▶ _Written request_:
Print the whole listing exactly.

Begin

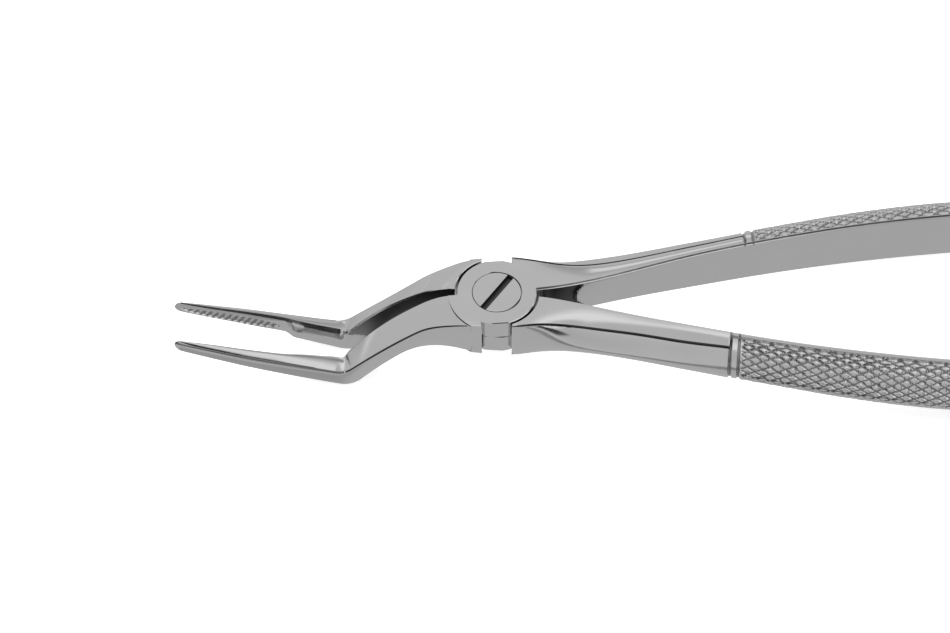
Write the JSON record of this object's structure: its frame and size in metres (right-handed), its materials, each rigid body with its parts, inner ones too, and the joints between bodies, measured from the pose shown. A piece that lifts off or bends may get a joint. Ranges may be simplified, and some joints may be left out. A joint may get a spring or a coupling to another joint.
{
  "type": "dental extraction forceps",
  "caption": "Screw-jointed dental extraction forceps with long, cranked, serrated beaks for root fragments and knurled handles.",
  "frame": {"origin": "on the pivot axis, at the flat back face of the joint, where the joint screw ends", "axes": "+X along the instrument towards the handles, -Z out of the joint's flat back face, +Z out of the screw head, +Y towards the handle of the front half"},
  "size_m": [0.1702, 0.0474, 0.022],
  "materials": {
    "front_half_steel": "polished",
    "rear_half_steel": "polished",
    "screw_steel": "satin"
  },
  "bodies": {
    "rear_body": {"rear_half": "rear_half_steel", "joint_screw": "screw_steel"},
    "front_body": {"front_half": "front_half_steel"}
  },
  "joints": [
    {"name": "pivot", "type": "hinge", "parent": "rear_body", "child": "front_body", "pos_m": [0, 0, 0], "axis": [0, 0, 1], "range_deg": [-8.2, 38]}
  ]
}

End

▶ _Answer to the problem_:
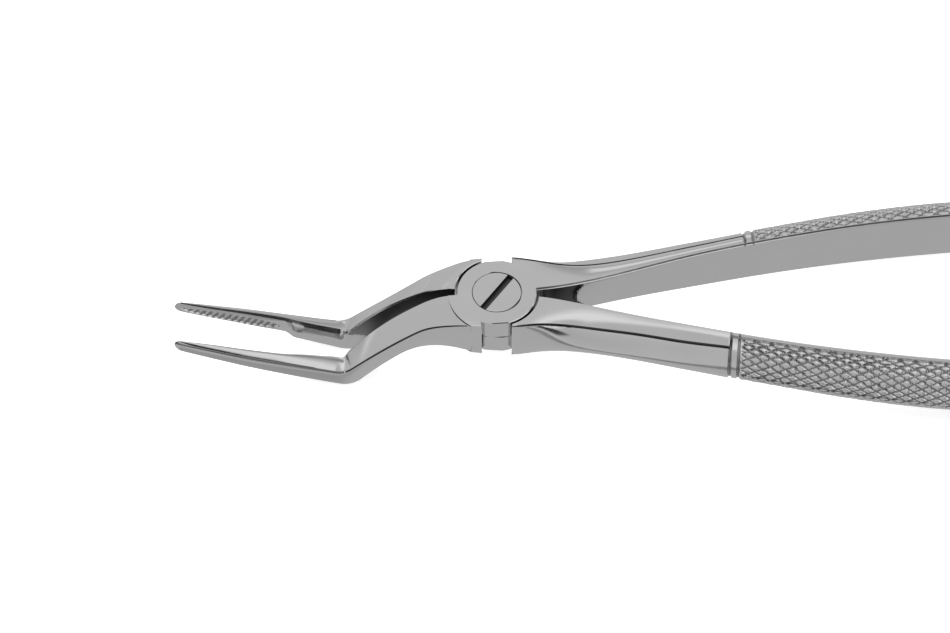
Write the JSON record of this object's structure: its frame and size in metres (right-handed), its materials, each rigid body with its parts, inner ones too, and the joints between bodies, measured from the pose shown. A piece that lifts off or bends may get a joint. Ranges may be simplified, and some joints may be left out. A joint may get a spring or a coupling to another joint.
{
  "type": "dental extraction forceps",
  "caption": "Screw-jointed dental extraction forceps with long, cranked, serrated beaks for root fragments and knurled handles.",
  "frame": {"origin": "on the pivot axis, at the flat back face of the joint, where the joint screw ends", "axes": "+X along the instrument towards the handles, -Z out of the joint's flat back face, +Z out of the screw head, +Y towards the handle of the front half"},
  "size_m": [0.1702, 0.0474, 0.022],
  "materials": {
    "front_half_steel": "polished",
    "rear_half_steel": "polished",
    "screw_steel": "satin"
  },
  "bodies": {
    "rear_body": {"rear_half": "rear_half_steel", "joint_screw": "screw_steel"},
    "front_body": {"front_half": "front_half_steel"}
  },
  "joints": [
    {"name": "pivot", "type": "hinge", "parent": "rear_body", "child": "front_body", "pos_m": [0, 0, 0], "axis": [0, 0, 1], "range_deg": [-8.2, 38]}
  ]
}